### Written exercise
Extract precisely the lines of the entries below, from the first line through the line containing "return tick_words((8, 11, 4, 8, 7), 24.5, 14.8, 0.975, 0.6, 2.4)".

### Scripts that build objects

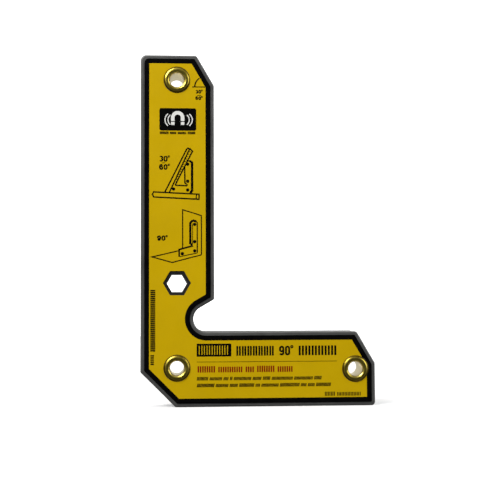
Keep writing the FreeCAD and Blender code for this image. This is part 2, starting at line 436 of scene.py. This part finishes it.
def title():
    """Tall ticks to both sides of a large figure 90."""
    marks = tick_pairs(7, 41.2, 21.88, 2.38, 1.1, 0.75, 4.15)
    marks += angle_text("90", 59.7, 21.88, 2.2, 4.15, 0.8, 0.35)
    return marks + tick_pairs(6, 68.2, 21.88, 2.83, 1.4, 0.85, 4.15)


def rule():
    return [box(24.1, 19.18, 84.9, 19.42)]


def rating():
    """The red row under the rule."""
    return tick_words((8, 11, 4, 8, 7), 24.5, 14.8, 0.975, 0.6, 2.4)


def notes():
    """The two slanted rows of small ticks."""
    marks = tick_words((9, 10, 4, 2, 14, 7, 6, 17, 15, 6), 24.1, 11.4, 0.54, 0.38, 1.35, 0.2)
    return marks + tick_words((15, 11, 7, 13, 4, 15, 17, 5, 6, 13), 24.1, 8.5, 0.5, 0.36, 1.35, 0.2)


def number_ticks():
    """The smallest row, by the foot's outer end."""
    return tick_words((7, 16), 79.5, 4.3, 0.66, 0.37, 1.6)


# ---------------------------------------------------------------- materials

def new_material(name, **settings):
    """A material with a Principled shader whose plain sockets are set to constants."""
    material = bpy.data.materials.new(name)
    material.use_nodes = True
    shader = material.node_tree.nodes["Principled BSDF"]
    for socket, value in settings.items():
        shader.inputs[socket.replace("_", " ")].default_value = value
    return material


def add_node(material, kind, **settings):
    """A node of a material or of the world, with its properties and unlinked inputs set by name."""
    node = material.node_tree.nodes.new(kind)
    for key, value in settings.items():
        if hasattr(node, key):
            setattr(node, key, value)
        else:
            node.inputs[key.replace("_", " ")].default_value = value
    return node


def link(material, source, target):
    material.node_tree.links.new(source, target)


def shader_of(material):
    return material.node_tree.nodes["Principled BSDF"]


def place_node(material):
    """Position in metres in the part's frame, which the meshes hold themselves."""
    return add_node(material, "ShaderNodeTexCoord").outputs["Object"]


def noise(material, scale, detail=3.0, roughness=0.5, stretch=None):
    """A noise's value output, its scale in cycles per metre."""
    node = add_node(material, "ShaderNodeTexNoise", Scale=scale, Detail=detail, Roughness=roughness)
    place = place_node(material)
    if stretch:
        mapping = add_node(material, "ShaderNodeMapping")
        mapping.inputs["Scale"].default_value = stretch
        link(material, place, mapping.inputs["Vector"])
        place = mapping.outputs["Vector"]
    link(material, place, node.inputs["Vector"])
    return node.outputs["Fac"]


def spread(material, value, low, high, out_low=0.0, out_high=1.0):
    """The value taken from one range to another, and held at its ends."""
    node = add_node(material, "ShaderNodeMapRange")
    sockets = ("From Min", "From Max", "To Min", "To Max")
    for socket, number in zip(sockets, (low, high, out_low, out_high)):
        node.inputs[socket].default_value = number
    link(material, value, node.inputs["Value"])
    return node.outputs["Result"]


def math_node(material, operation, first, second=None):
    node = add_node(material, "ShaderNodeMath", operation=operation)
    for socket, value in zip(node.inputs, (first, second)):
        if value is None:
            continue
        if isinstance(value, (int, float)):
            socket.default_value = value
        else:
            link(material, value, socket)
    return node.outputs[0]


def mixed(material, factor, first, second):
    """A colour mixed from two, each a colour or an output."""
    node = add_node(material, "ShaderNodeMix", data_type="RGBA")
    link(material, factor, node.inputs["Factor"])
    colours = [socket for socket in node.inputs if socket.type == "RGBA"]
    for socket, value in zip(colours, (first, second)):
        if isinstance(value, tuple):
            socket.default_value = (*value, 1.0)
        else:
            link(material, value, socket)
    return [socket for socket in node.outputs if socket.type == "RGBA"][0]


def bump(material, height, distance, strength=1.0):
    node = add_node(material, "ShaderNodeBump", Strength=strength, Distance=distance)
    link(material, height, node.inputs["Height"])
    link(material, node.outputs["Normal"], shader_of(material).inputs["Normal"])


def set_colour(material, output):
    link(material, output, shader_of(material).inputs["Base Color"])


def set_roughness(material, output):
    link(material, output, shader_of(material).inputs["Roughness"])


def face_slope(material):
    """How far a surface is turned from the tool's faces: 0 on them, 1 on its edges."""
    parts = add_node(material, "ShaderNodeSeparateXYZ")
    link(material, add_node(material, "ShaderNodeNewGeometry").outputs["True Normal"], parts.inputs[0])
    return math_node(material, "SUBTRACT", 1.0, math_node(material, "ABSOLUTE", parts.outputs["Y"]))


def steel_material(name, dark, light, worn_and_highlight):
    """Dark oxide-finished steel, painted brighter along its rounded rim: partly wear, partly a painted
    highlight.
    """
    material = new_material(name, Metallic=0.35, Specular_IOR_Level=0.5)
    patches = spread(material, noise(material, 90.0, 4.0), 0.35, 0.65)
    base = mixed(material, patches, dark, light)
    slope = face_slope(material)
    # The rounded rim's brighter colour is partly rubbed wear and partly a painted highlight
    rim_wear_and_highlight = math_node(material, "MULTIPLY", spread(material, slope, 0.04, 0.30),
                    spread(material, slope, 0.97, 0.75))
    scuffs = spread(material, noise(material, 700.0, 4.0, 0.6), 0.42, 0.62, 0.15, 0.85)
    set_colour(material, mixed(material, math_node(material, "MULTIPLY", rim_wear_and_highlight, scuffs), base, worn_and_highlight))
    set_roughness(material, spread(material, noise(material, 350.0, 3.0), 0.3, 0.7, 0.36, 0.52))
    grain = noise(material, 2600.0, 2.0, 0.6, stretch=(1.0, 0.25, 1.0))
    bump(material, grain, 0.00004, 0.5)
    return material


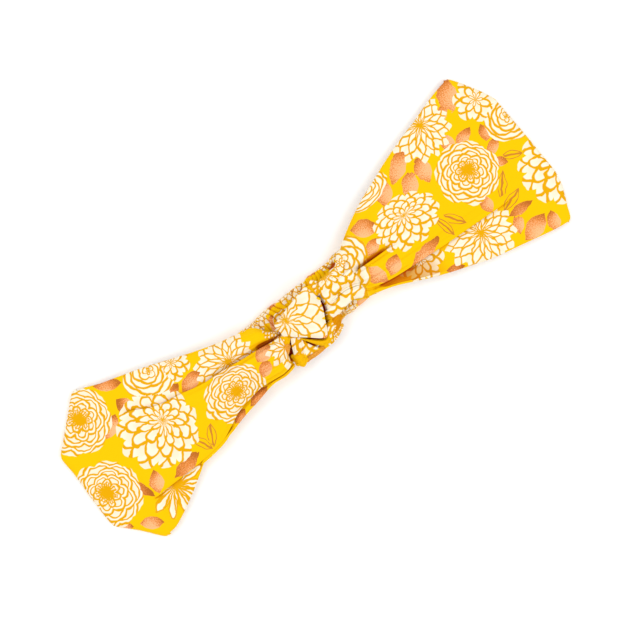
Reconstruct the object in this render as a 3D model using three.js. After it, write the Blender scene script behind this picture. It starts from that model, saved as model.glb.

### Solved exercise
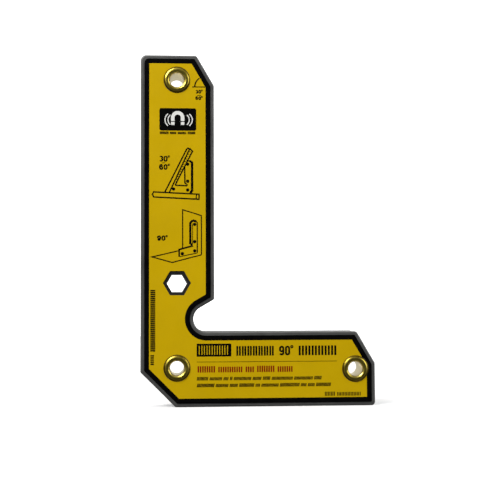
Keep writing the FreeCAD and Blender code for this image. This is part 2, starting at line 436 of scene.py. This part finishes it.
def title():
    """Tall ticks to both sides of a large figure 90."""
    marks = tick_pairs(7, 41.2, 21.88, 2.38, 1.1, 0.75, 4.15)
    marks += angle_text("90", 59.7, 21.88, 2.2, 4.15, 0.8, 0.35)
    return marks + tick_pairs(6, 68.2, 21.88, 2.83, 1.4, 0.85, 4.15)


def rule():
    return [box(24.1, 19.18, 84.9, 19.42)]


def rating():
    """The red row under the rule."""
    return tick_words((8, 11, 4, 8, 7), 24.5, 14.8, 0.975, 0.6, 2.4)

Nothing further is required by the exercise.